Mayock suggested that is an area where Joeckel should shine. He is, after all, the only underclassmen in this draft who wrote a letter to the team’s fan base after announcing that he would be leaving school early. In it, Joeckel thanked A&M fans for their support and wrote that skipping his senior season marked “the toughest thing I have ever done,” but he needed to seize this opportunity while his draft stock was high.
Asked why he wrote the letter, Luke said: “I thought they deserved it…. I needed some kind of closure. I’m glad I did that.”
In describing his best attributes as a player, he cited tenacity learned from his father, instilled in peewee football.
“I’m a guy who plays to the whistle every single play. I can be a nice guy off the field. But when I get on the field, I try to be nasty, just a mean dude,” he said.

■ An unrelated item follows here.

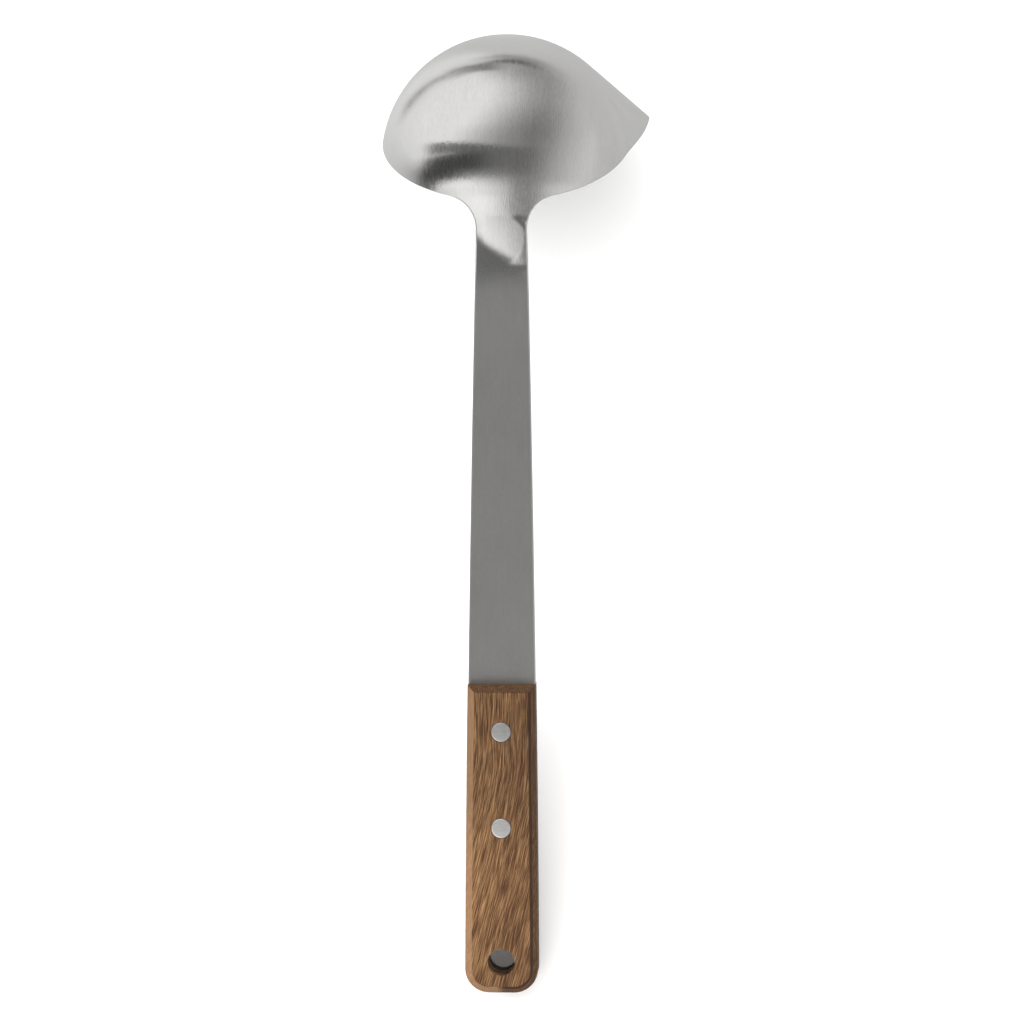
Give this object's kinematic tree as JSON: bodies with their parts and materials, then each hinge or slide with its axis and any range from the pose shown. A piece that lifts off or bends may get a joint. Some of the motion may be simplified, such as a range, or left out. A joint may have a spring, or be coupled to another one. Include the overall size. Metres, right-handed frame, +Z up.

Sometimes, the intensity can carry over to teammates. Even to his brother. Luke recalled a game during his junior season at Arlington when Matt got sacked by a defender he blocked.
“I was pancaking this guy. And Matt bounces out of the pocket,” Luke said. “I pancake the guy right into Matt’s legs. I get up and instead of him yelling at me, I started yelling at him, saying, ‘You gave me a sack. You’ve got to be a better athlete than that.’ He never chewed me out for giving up sacks. I chewed him out once for making me give up a sack. That’s kind of how our relationship is.”
On or off the field, Matt said he always knows his brother has his back in difficult situations. Even the ones he creates for himself.
“I’m a bigger talker than Luke,” Matt said. “I’ve always been the one that starts it… and I let him finish it. He’s obviously the bigger guy. That’s just right. That’s the way it’s supposed to be.”
If all goes right for the Joeckels on Thursday night, Luke will become the first offensive lineman to hear his name announced as the NFL’s top overall pick since Miami opened the 2008 draft by selecting left tackle Jake Long. For a guy driven by one-upmanship, that would be a fitting way to begin an NFL career.